What is expected
Give all of the lines again, with nothing added or dropped.

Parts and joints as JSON
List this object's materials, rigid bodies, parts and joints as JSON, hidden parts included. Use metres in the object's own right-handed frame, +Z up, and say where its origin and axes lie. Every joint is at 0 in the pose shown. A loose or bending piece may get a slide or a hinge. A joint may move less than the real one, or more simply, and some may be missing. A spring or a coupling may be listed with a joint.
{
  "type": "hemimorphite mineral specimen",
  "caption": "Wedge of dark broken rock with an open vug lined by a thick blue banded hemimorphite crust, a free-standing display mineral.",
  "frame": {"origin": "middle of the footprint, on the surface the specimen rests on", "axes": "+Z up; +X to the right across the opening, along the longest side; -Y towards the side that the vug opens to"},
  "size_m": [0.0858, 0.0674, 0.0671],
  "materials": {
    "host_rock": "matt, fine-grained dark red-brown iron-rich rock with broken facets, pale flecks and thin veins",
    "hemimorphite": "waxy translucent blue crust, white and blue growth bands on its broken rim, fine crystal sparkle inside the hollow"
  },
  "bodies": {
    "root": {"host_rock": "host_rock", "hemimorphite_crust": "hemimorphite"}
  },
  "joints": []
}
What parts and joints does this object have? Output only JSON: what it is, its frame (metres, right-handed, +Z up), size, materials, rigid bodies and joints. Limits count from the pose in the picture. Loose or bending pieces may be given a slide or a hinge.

The response
List this object's materials, rigid bodies, parts and joints as JSON, hidden parts included. Use metres in the object's own right-handed frame, +Z up, and say where its origin and axes lie. Every joint is at 0 in the pose shown. A loose or bending piece may get a slide or a hinge. A joint may move less than the real one, or more simply, and some may be missing. A spring or a coupling may be listed with a joint.
{
  "type": "hemimorphite mineral specimen",
  "caption": "Wedge of dark broken rock with an open vug lined by a thick blue banded hemimorphite crust, a free-standing display mineral.",
  "frame": {"origin": "middle of the footprint, on the surface the specimen rests on", "axes": "+Z up; +X to the right across the opening, along the longest side; -Y towards the side that the vug opens to"},
  "size_m": [0.0858, 0.0674, 0.0671],
  "materials": {
    "host_rock": "matt, fine-grained dark red-brown iron-rich rock with broken facets, pale flecks and thin veins",
    "hemimorphite": "waxy translucent blue crust, white and blue growth bands on its broken rim, fine crystal sparkle inside the hollow"
  },
  "bodies": {
    "root": {"host_rock": "host_rock", "hemimorphite_crust": "hemimorphite"}
  },
  "joints": []
}
What parts and joints does this object have? Output only JSON: what it is, its frame (metres, right-handed, +Z up), size, materials, rigid bodies and joints. Limits count from the pose in the picture. Loose or bending pieces may be given a slide or a hinge.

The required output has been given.